We suggested in early April that there might be trouble afoot in Barclays' US M&A business, and it seems we were right. Since then, at least 10 senior M&A bankers have quit, all for UBS. More exits are thought to be coming.

The Barclays exits so far are all senior people at managing director level. Most had been with Barclays for a decade or more. Six joined when Barclays acquired Lehman Brothers in 2008. The departures that emerged this week include: Laurence Braham, Richard Hardegree, Richard Casavechia, Ozzie Ramos, Jason Williams, Neil Meyer and Ken Tittle. They were preceded by Marco Valla, Jeff Hinton and Kurt Anthony, who left last month.

All those listed have gone to UBS. Valla, Tittle, Meyer, Ramos, Hardegree and Braham are former Lehmanites.

UBS's decision to hire swathes of senior bankers immediately after its forced merger with Credit Suisse looks curious. After all, when the merger was announced, UBS chairman Colm Kelleher said that adding Credit Suisse's US bankers to the UBS franchise would help achieve one of UBS's "strategic goals." Why hire externally now?

Senior sources at Barclays who've been party to the talks say it's because most of the best Credit Suisse bankers have gone already. "The Credit Suisse people in the US are actually not that great," they say. "There are very few good people left at Credit Suisse and UBS knows that." Senior Credit Suisse bankers have been quitting for everywhere from Spanish bank Santander to Truist and Morgan Stanley. 

However, the real reason that Barclays' senior M&A bankers are leaving may have less to do with the pull from UBS and more to do with the push from Barclays itself.

In January this year, Barclays appointed Cathal Deasy, who was himself the former global co-head of M&A, and EMEA Co-Head of Investment Banking and Capital Markets at Credit Suisse, as its co-head of investment banking, based out of New York. Deasy, who had only recently been promoted at Credit Suisse and who hadn't previously been based in New York, is now managing Barclays' US M&A bankers. It's a move that doesn't appear to be popular. 

"No one can understand what he says," says the Barclays insider of Deasy. "We're Americans and he's English. He's also just not very experienced - he'd only just been promoted at Credit Suisse and has no idea about the US market. He's arrived and is trying to tell the American bankers what to do." Barclays ranked 7th for US M&A in the first quarter. Neither UBS nor Credit Suisse ranked in the top 10.

Among Barclays' US bankers, Deasy is perceived as Paul Crompton's placement. Crompton, who has an operations background, has a reputation for cost-cutting and has run the investment bank since November 2021. Disgruntlement with Crompton appears to have been fanned by the perception that US bankers were short-changed in the challenging (everywhere) 2022 bonus round and claims that alleged verbal bonus guarantees were not honored. 

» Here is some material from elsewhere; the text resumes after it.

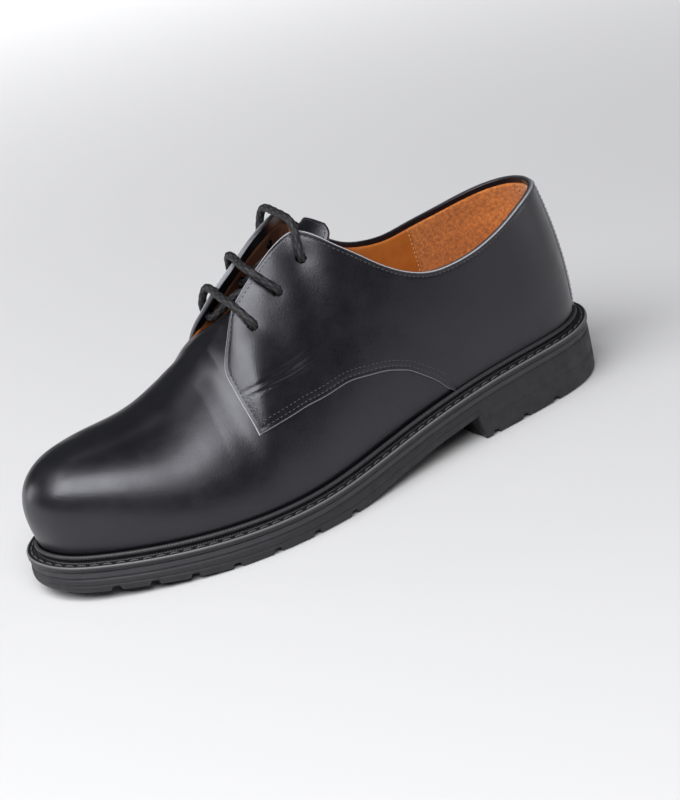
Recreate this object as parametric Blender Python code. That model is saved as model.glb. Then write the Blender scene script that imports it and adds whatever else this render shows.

If Deasy isn't popular among Barclays' large contingent of American M&A bankers, who is? The answer seems to be Marco Valla, the ex-Lehman banker who's just joined UBS. It was seemingly hoped that Valla would replace the former US head of Barclays' US investment bank, John Miller, who was displaced in January. "Everyone loved John Miller and everyone loved Marco Valla, who was his heir apparent," says the senior Barclays banker. "Then Deasy arrived."

More Barclays departures are said to be in the offing - and not just for UBS. The exits could simply be a changing of the old Lehman guard, but they could prove problematic for the British bank. Barclays' M&A bankers did unusually well in the first quarter, with a 15% revenue increase, compared to a 57% fall at Credit Suisse and stable revenues at UBS. If MDs keep leaving, this could be harder to repeat in the quarters to come.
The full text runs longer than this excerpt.